Antisocial protests

The social protest ringleaders exposed their motives and thereby alienated Mr. and Ms. Average Israeli.

Social justice protest against police violence in TA 370 (photo credit: Ben Hartman)
Social justice protest against police violence in TA 370
(photo credit: Ben Hartman)
The attempts to revive the moribund social protests by any means led to inevitable clashes with the law in Tel Aviv last Friday and Saturday. These altercations couldn’t conceivably have been unforeseen given the blocking of major traffic arteries, vandalizing of bank branches and insistence on re-erecting illegal tent cities in public spaces.
The friction surprised no one. It likely was the desired effect, the spark that was aimed at reigniting the lost excitement.
Yet thereby the organizers – who so unexpectedly managed to dominate our streets and public discourse last summer – managed just as astoundingly to sabotage their own cause in one reckless weekend. They seemed to have lost sight of the secret to their success yesteryear.
That secret was ambiguity. As long as they weren’t politically identifiable and seemed to attract disparate segments of the population, they could claim to voice the disaffection of ordinary workaday Israelis who hanker after the good life.
The nonsectarian, apolitical appeal drew crowds of participants to their camp-ins and mass outdoor happenings, replete with celebrity entertainment and media hoopla.
Their populist events became good fun, to which to take the kids and demand higher living standards. It was all ostensibly mainstream, the in-thing, nothing overly controversial and certainly not confrontational or violent.
This all-inclusiveness may have been misleading but it was magic, because all sorts of diverse folks were made to feel they belonged and were speaking for the majority of their compatriots. It may all have been a cunning façade but it was hard to prove that the multitudes were manipulated.
After this past weekend, though, it’s no longer hard. The ringleaders had exposed their motives and thereby alienated Mr. and Ms. Average Israeli.
This doesn’t mean that the demonstrations are dead and gone. They may well return, whether violently or more calmly, but they won’t replicate the everyman ambiance that was lost Saturday night. Whatever occurs now will bear a clear political tint.
It may well be that a hodgepodge of groups will back the provocations or opportunistically egg them on and hope to reap political profits from them. But whether future protests are fueled by zealous anarchists or a more garden variety of socialists, they will be grasped as left wing and outside the consensus.
However the ensuing protests evolve, they will become radicalized – something with which the decidedly non-radical middle class would feel less and less disposed to identify.
Nobody wishes to become a useful fool in the service of narrow political interests.
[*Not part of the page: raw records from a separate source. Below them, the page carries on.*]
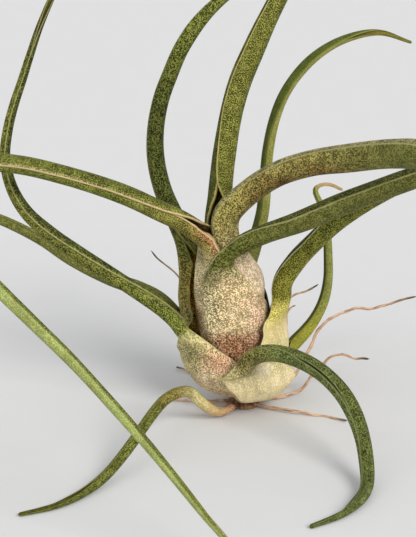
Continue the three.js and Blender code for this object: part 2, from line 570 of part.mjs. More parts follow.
// The short woody stem with its wiry roots, which grew as one piece
function makeStem() {
  let solid = toSolid(stemGeometry());
  for (const root of ROOTS) solid = solid.add(toSolid(rootGeometry(root)));
  const { vertProperties, triVerts } = solid.getMesh();
  const geometry = new THREE.BufferGeometry();
  geometry.setAttribute('position', new THREE.BufferAttribute(vertProperties, 3));
  geometry.setIndex(new THREE.BufferAttribute(triVerts, 1));
  geometry.computeVertexNormals();
  const mesh = new THREE.Mesh(geometry, plantMaterial(0x6b4a32));
  mesh.name = 'stem_with_roots';
  return mesh;
}

const wasm = await Module();
wasm.setup();
const plant = new THREE.Group();
const bulb = new BulbSurface();
plant.add(makeStem());
for (const leaf of LEAVES) plant.add(makeLeaf(leaf, bulb));

export default plant;
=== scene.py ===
# A small air plant: a false bulb of overlapping leaf sheaths, long rolled leaf blades and wiry roots.
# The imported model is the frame. Each leaf is drawn again here along the same guide lines, finer and with its
# markings.
import math

import bpy
import numpy as np
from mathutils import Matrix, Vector


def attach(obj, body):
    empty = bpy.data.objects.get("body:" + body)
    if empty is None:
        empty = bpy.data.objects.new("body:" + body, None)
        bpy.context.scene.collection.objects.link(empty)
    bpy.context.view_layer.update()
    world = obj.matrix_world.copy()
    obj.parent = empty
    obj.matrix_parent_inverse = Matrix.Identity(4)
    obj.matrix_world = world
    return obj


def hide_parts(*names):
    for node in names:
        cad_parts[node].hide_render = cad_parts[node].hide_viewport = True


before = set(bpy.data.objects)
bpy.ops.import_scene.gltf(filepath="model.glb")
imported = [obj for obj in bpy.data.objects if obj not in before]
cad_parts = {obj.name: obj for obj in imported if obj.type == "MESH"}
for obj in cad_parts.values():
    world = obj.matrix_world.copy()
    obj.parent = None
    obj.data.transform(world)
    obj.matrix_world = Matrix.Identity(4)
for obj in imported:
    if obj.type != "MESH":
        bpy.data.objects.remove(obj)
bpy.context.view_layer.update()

# Driving dimensions in millimetres, degrees or shares, as in the CAD source
MM = 0.001
BULB_LEAN = -0.12
BOWL_HEIGHT = 15
SHEATH_THICKNESS = 0.9
SHEATH_EDGE = 0.65
SHEATH_GAP = 0.45
ROLLING_GAP = 0.5
OVERLAP = 0.07
SOLID_HALF_ANGLE = 85
CANAL_SHARE = 0.46
SOLID_TIP_SHARE = 0.3
ROOT_TIP_SHARE = 0.55
FLOOR_GAP = 0.02
STEM_OUTLINE = [[4.2, 0], [4.2, 0.8], [3, 1.5], [2.6, 3], [1.5, 8], [0.8, 13]]

# Fineness of the drawn surfaces
ACROSS = 45
SHEATH_STEP = 0.8
ROLL_STEP = 0.6
BLADE_STEP = 1.1
ROOT_STEP = 0.5
ROOT_SIDES = 12
STEM_ROWS = 70
STEM_SIDES = 72
FLOOR_SIDES = 64

# Fine forms of the drawn surfaces, in millimetres or as shares. A leaf counts as part of the bulb up to
# ROLLED, a share of its rolling, and it lets go of the bulb over the last share of it, RELEASE.
MARGIN_WIDTH = 0.24
MARGIN_THINNING = 0.62
RIM_WIDTH = 0.5
RIM_ROUNDING = 0.45
RIM_INSIDE = 0.3
FRINGE_WIDTH = 1.6
TIP_REACH = 1.2
BLADE_UNEVENNESS = 0.035
BLADE_WAVE = 17
CONTACT_SOFTNESS = 0.25
RELEASE = 0.2
ROLLED = 0.95
FACE_APART = 40
LEAF_APART = 7.3
ROOT_SWAY = 0.22
ROOT_WAVE = 6
ROOT_KNOBS = 0.14
ROOT_ROUNDED = 0.03
STEM_END = 0.05
LEAF_BUMP = 0.05
ROOT_BUMP = 0.2
STEM_BUMP = 0.4
FLOOR_BUMP = 0.1
FLOOR_RADIUS = 4000
FLOOR_DROP = 0.05

# The camera, in metres and degrees
CAMERA_PLACE = (-0.0091, -0.3748, 0.1441)
CAMERA_TILT = 74
CAMERA_LENS = 103.1

# A pale sky and two wide lamps, each with its direction, strength, width in degrees and colour
SKY_COLOUR = (0.97, 0.98, 1.0, 1)
SKY_STRENGTH = 0.66
LAMPS = {
    "key": ((0.5, -0.75, 0.6), 2.55, 28, (1, 0.985, 0.96)),
    "fill": ((-0.6, -0.6, 0.5), 0.65, 60, (1, 1, 1)),
}

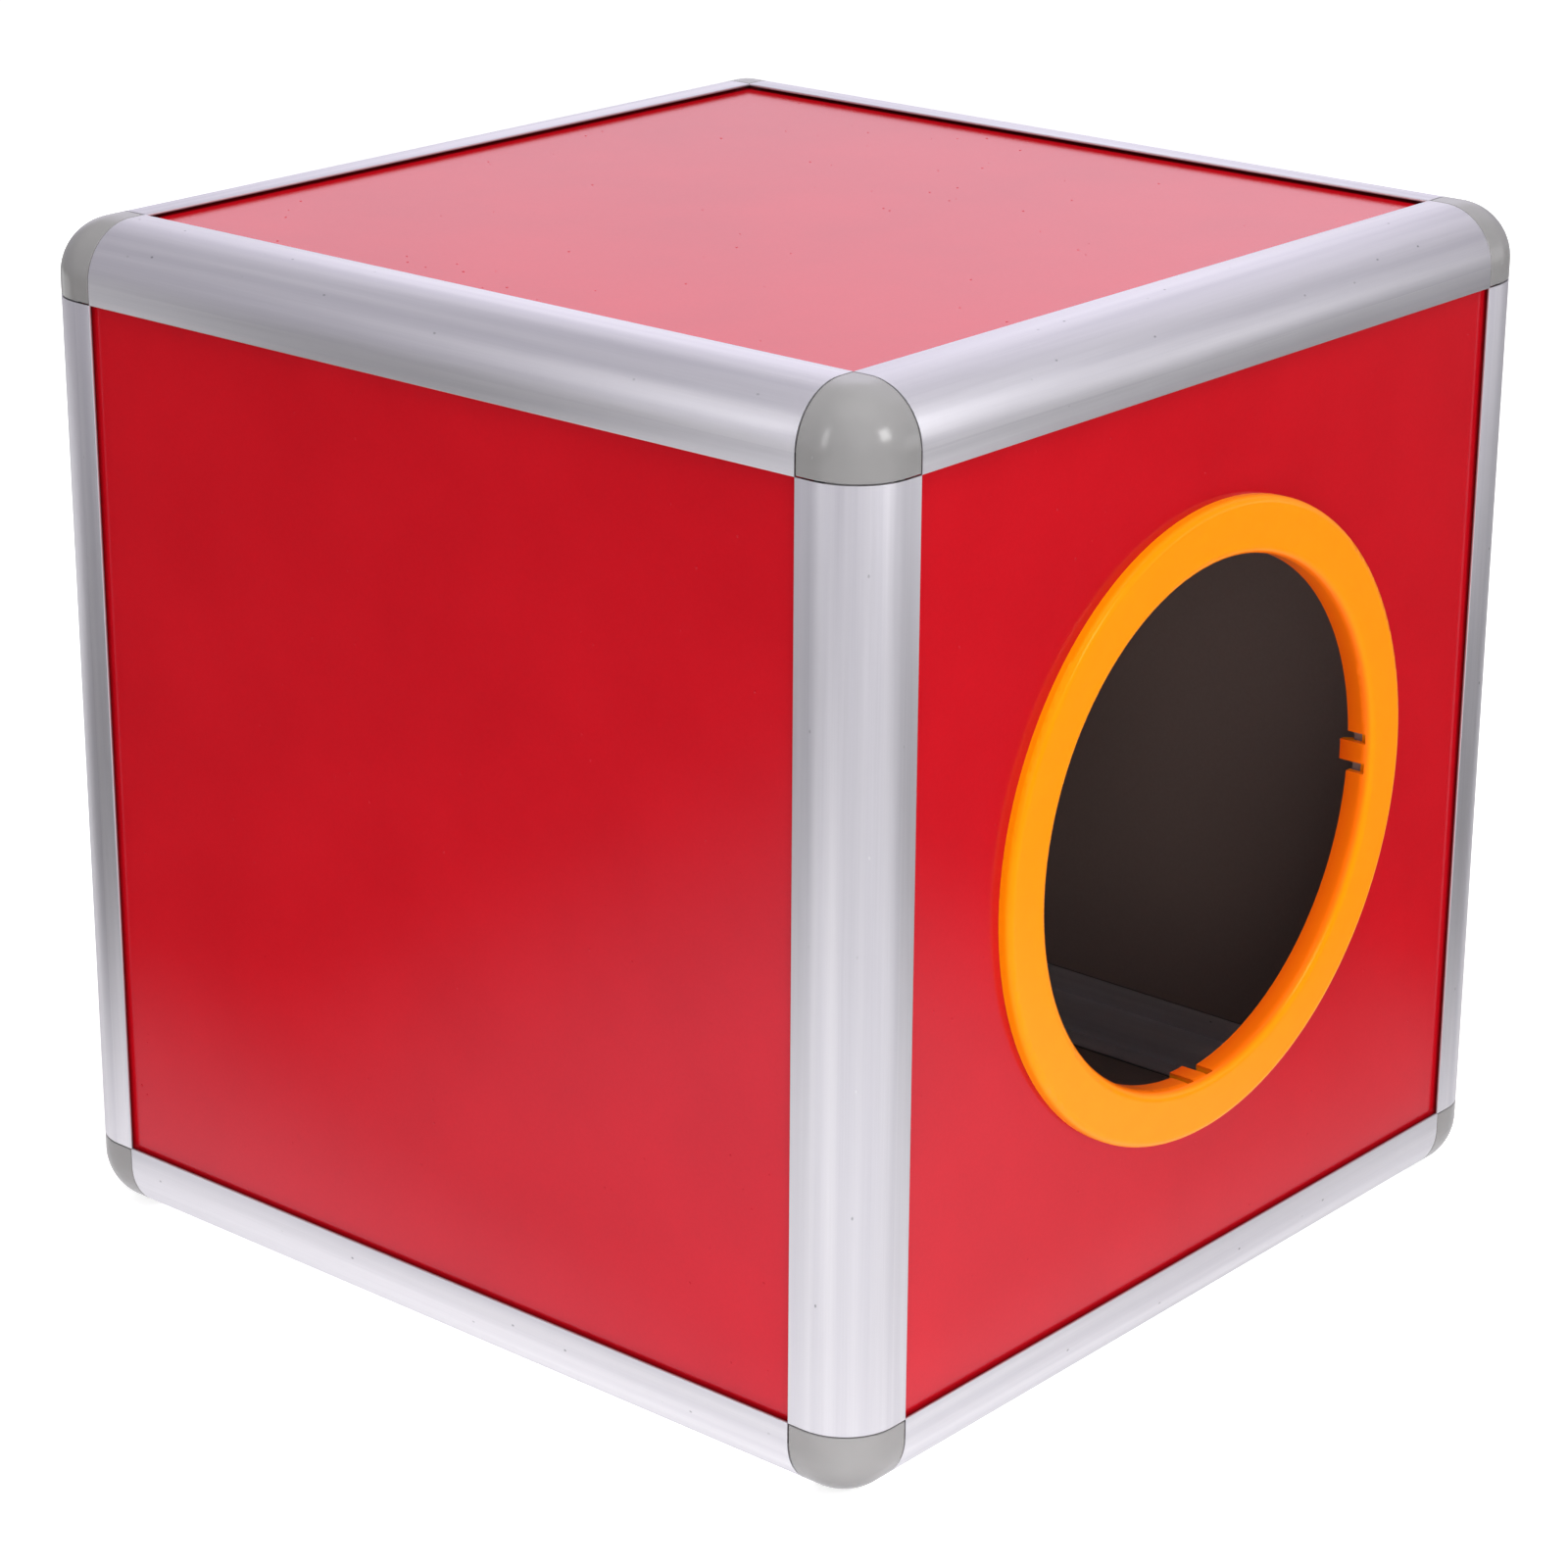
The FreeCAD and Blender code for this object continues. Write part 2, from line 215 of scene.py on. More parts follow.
def section_mesh():
    """The section's face. Each point knows how far round its loop it lies, and its slot."""
    mesh = bmesh.new()
    travelled = mesh.verts.layers.float.new("round")
    slotted = mesh.verts.layers.float.new("slot")
    for loop in section_loops():
        points = [mesh.verts.new((point.x, point.y, 0)) for point in loop]
        for point, vertex in zip(loop, points):
            vertex[slotted] = in_a_slot(point)
        for before, point in zip(points, points[1:]):
            point[travelled] = before[travelled] + (point.co - before.co).length
        for before, point in zip(points, points[1:] + points[:1]):
            mesh.edges.new((before, point))
    bmesh.ops.triangle_fill(mesh, use_beauty=True, use_dissolve=False,
                            edges=mesh.edges[:], normal=(0, 0, 1))
    bmesh.ops.recalc_face_normals(mesh, faces=mesh.faces[:])
    if mesh.faces[:][0].normal.z < 0:
        bmesh.ops.reverse_faces(mesh, faces=mesh.faces[:])
    face = bpy.data.meshes.new("profile_section")
    mesh.to_mesh(face)
    mesh.free()
    return face


# The press: it pushes the section out to a length, closes the near end, and stores "drawn"
# on each point.
press = bpy.data.node_groups.new("extrusion_press", "GeometryNodeTree")
for name, kind in (("Section", "Geometry"), ("Length", "Float"), ("Number", "Float"),
                   ("Finish", "Material")):
    press.interface.new_socket(name, in_out="INPUT", socket_type="NodeSocket" + kind)
press.interface.new_socket("Profile", in_out="OUTPUT", socket_type="NodeSocketGeometry")
weld_distance = 0.001 * mm
given = add(press, "NodeGroupInput")
push = add(press, "ShaderNodeCombineXYZ", {"Z": given.outputs["Length"]})
pressed = add(press, "GeometryNodeExtrudeMesh", {"Mesh": given.outputs["Section"],
              "Offset": push.outputs[0], "Individual": False}, mode="FACES")
near_end = add(press, "GeometryNodeFlipFaces", {"Mesh": given.outputs["Section"]})
both = add(press, "GeometryNodeJoinGeometry")
press.links.new(near_end.outputs[0], both.inputs[0])
press.links.new(pressed.outputs["Mesh"], both.inputs[0])
closed = add(press, "GeometryNodeMergeByDistance", {"Geometry": both.outputs[0],
             "Distance": weld_distance})
around = add(press, "GeometryNodeInputNamedAttribute", {"Name": "round"},
             data_type="FLOAT")
where = add(press, "GeometryNodeInputPosition")
along = add(press, "ShaderNodeSeparateXYZ", {0: where.outputs[0]})
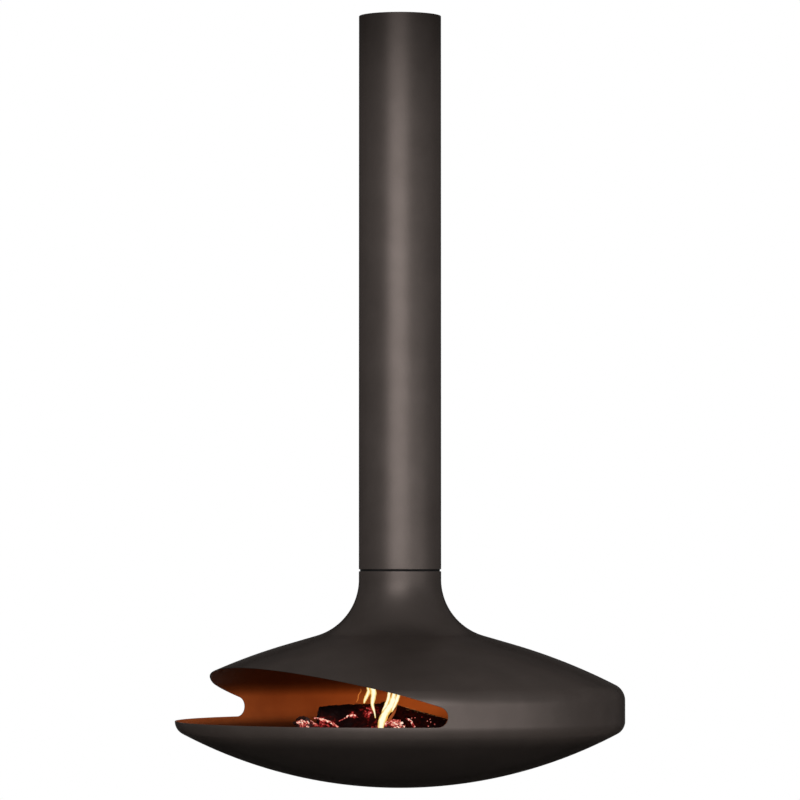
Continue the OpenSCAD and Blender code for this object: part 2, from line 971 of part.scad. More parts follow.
flue_casing();
hanger_ring();
weld_nuts();
flue_liner();
flue_lagging();
lagging_stop();
fixed_race();
ball_cage();
bearing_balls();
spigot();
carrier_ring();
clamp_ring();
clamp_screws();
seal_rope();
damper_collar();
smoke_shelf();
damper_bushes();
damper_spindle();
damper_flap();
flap_screws();
damper_lever();
lever_nut();
spindle_clip();
hood();
bowl();
grate_stand();
fire_grate();
ash_pan();
pan_handle();
ember_bed();
log_left();
log_right();
log_under();
log_back();
log_front();
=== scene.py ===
import json
import math
import random

import bmesh
import bpy
import numpy as np
from mathutils import Euler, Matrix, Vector, noise


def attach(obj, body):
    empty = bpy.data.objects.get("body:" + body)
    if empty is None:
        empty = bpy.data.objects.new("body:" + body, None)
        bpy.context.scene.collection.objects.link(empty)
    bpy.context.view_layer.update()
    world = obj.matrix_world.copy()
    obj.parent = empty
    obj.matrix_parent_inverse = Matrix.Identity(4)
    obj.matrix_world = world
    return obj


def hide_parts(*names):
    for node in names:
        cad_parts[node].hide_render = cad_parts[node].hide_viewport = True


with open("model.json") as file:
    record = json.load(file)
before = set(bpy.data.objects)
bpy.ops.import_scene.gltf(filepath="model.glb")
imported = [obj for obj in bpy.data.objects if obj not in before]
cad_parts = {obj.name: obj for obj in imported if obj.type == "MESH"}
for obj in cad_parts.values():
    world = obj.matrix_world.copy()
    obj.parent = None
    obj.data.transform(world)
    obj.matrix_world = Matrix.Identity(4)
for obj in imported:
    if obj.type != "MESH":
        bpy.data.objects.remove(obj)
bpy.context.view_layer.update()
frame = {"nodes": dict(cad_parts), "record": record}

nodes = frame["nodes"]
scene = bpy.context.scene
print("frame loaded:", len(nodes), "nodes")

# Camera: metres, in the same frame as the part. The lens keeps the long view of the photograph.
camera = {"spot": (12.04, -6.59, -1.544), "lookAt": (0.0, 0.0, -1.0715), "lens": 222.0, "sensor": 36.0,
          "far": 200.0}

# Studio: a tall light near the camera's side, a low wide one to its right, a soft one overhead, and an even room.
studio = {
    "room": 0.11, "roomTone": (1.0, 0.975, 0.95, 1), "backdrop": 1.0,
    "tall": {"azimuth": 56.0, "away": 5.0, "height": -0.65, "size": (4.4, 2.1), "watts": 415.0, "aim": -1.0},
    "low": {"azimuth": 104.0, "away": 4.5, "height": -1.85, "size": (4.8, 0.7), "watts": 95.0, "aim": -1.92},
    "top": {"azimuth": 59.0, "away": 0.8, "height": 2.0, "size": (3.0, 3.0), "watts": 80.0, "aim": -1.9,
            "tone": (1.0, 0.84, 0.68)},
}


def around(azimuth, away, height):
    a = math.radians(azimuth)
    return Vector((away * math.sin(a), -away * math.cos(a), height))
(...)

Nobody wants to feel used.
The Israeli public is altogether remarkably disinclined to doing battle with law enforcers. It’s unforgiving toward those who do.
Thus, no matter how justified some settler protests may have appeared, interference with the flow of traffic and fisticuffs with the police (regardless of who was more brutish) generated antagonistic responses.
That’s why Ulpana residents – evicted this week from legally purchased homes due to possible bureaucratic errors not of their own making – were wary of resorting to force.
It would indeed serve us well to ponder how public opinion and the press would have reacted had distressed Ulpana dwellers swooped down on Tel Aviv, halted traffic, smashed storefront windows and sparred with the police.
Just as such action would lose aggrieved settlers sympathy, so it estranges the masses from what are hyped as social justice protests.
Even if last weekend’s disturbances weren’t calculated provocations, as per the denials of the protest orchestrators, they isolated themselves and forfeited the solidarity of the politically uninvolved center. The bulk of last year’s summertime protesters turned out because they felt part of Israel’s middle-of-the-road majority, because they could bask in the implied commonality and camaraderie without losing control and risking or inflicting bodily harm.
Shrill slogans to bring down the government and the system, and blows exchanged with cops (and, again, it doesn’t really matter who started it and who was more brutish), relegate the campaign to the political fringe and distance it from the mainstream. The middle class semblance of the antecedent demonstrations has now been undone.